▶ **SET TASK**: Take the listing and print it in full, exactly as given.

****************

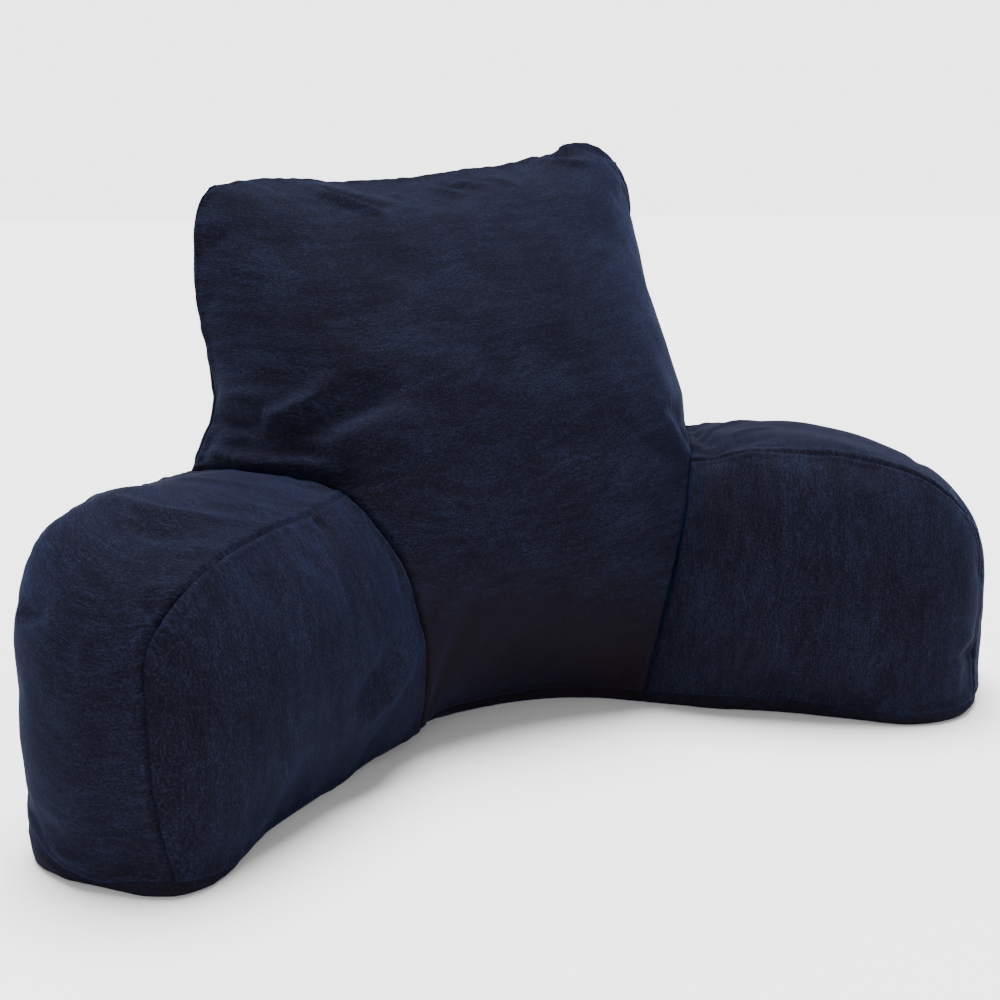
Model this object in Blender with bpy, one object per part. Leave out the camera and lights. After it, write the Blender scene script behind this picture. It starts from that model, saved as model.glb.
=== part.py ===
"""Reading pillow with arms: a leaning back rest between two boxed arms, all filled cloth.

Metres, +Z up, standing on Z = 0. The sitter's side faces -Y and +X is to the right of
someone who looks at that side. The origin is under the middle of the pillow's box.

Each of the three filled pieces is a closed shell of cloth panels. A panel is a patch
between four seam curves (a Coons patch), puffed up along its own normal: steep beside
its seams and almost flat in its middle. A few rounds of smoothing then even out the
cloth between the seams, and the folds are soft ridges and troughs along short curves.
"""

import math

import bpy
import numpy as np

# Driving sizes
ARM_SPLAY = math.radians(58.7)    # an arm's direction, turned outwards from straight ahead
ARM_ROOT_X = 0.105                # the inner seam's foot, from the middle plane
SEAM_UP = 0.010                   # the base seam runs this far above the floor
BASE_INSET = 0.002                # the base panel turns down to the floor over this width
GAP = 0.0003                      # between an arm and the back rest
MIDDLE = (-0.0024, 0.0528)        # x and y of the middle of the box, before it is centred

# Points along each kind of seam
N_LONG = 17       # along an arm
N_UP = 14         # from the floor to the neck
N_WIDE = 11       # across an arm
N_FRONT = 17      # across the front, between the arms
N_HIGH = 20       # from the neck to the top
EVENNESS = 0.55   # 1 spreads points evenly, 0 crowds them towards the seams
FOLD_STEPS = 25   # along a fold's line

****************

▶ **FULL RESPONSE**:
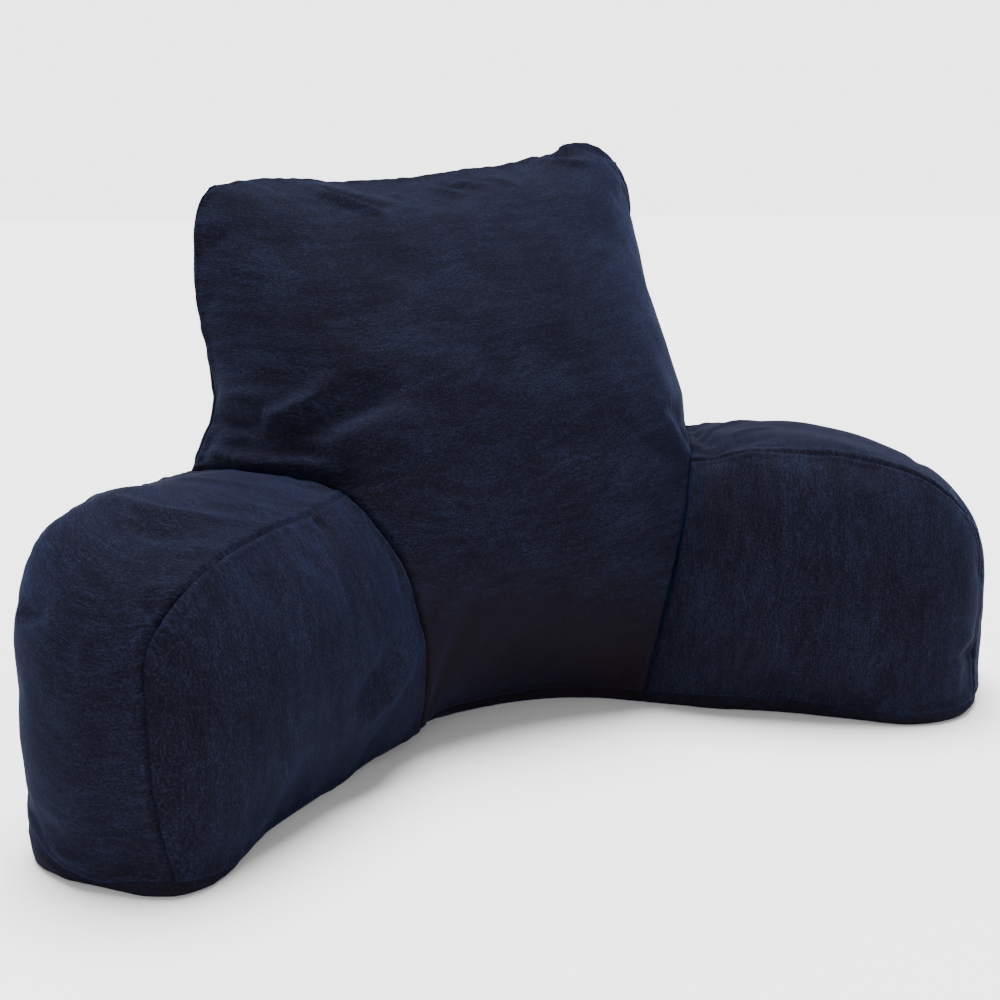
Model this object in Blender with bpy, one object per part. Leave out the camera and lights. After it, write the Blender scene script behind this picture. It starts from that model, saved as model.glb.
=== part.py ===
"""Reading pillow with arms: a leaning back rest between two boxed arms, all filled cloth.

Metres, +Z up, standing on Z = 0. The sitter's side faces -Y and +X is to the right of
someone who looks at that side. The origin is under the middle of the pillow's box.

Each of the three filled pieces is a closed shell of cloth panels. A panel is a patch
between four seam curves (a Coons patch), puffed up along its own normal: steep beside
its seams and almost flat in its middle. A few rounds of smoothing then even out the
cloth between the seams, and the folds are soft ridges and troughs along short curves.
"""

import math

import bpy
import numpy as np

# Driving sizes
ARM_SPLAY = math.radians(58.7)    # an arm's direction, turned outwards from straight ahead
ARM_ROOT_X = 0.105                # the inner seam's foot, from the middle plane
SEAM_UP = 0.010                   # the base seam runs this far above the floor
BASE_INSET = 0.002                # the base panel turns down to the floor over this width
GAP = 0.0003                      # between an arm and the back rest
MIDDLE = (-0.0024, 0.0528)        # x and y of the middle of the box, before it is centred

# Points along each kind of seam
N_LONG = 17       # along an arm
N_UP = 14         # from the floor to the neck
N_WIDE = 11       # across an arm
N_FRONT = 17      # across the front, between the arms
N_HIGH = 20       # from the neck to the top
EVENNESS = 0.55   # 1 spreads points evenly, 0 crowds them towards the seams
FOLD_STEPS = 25   # along a fold's line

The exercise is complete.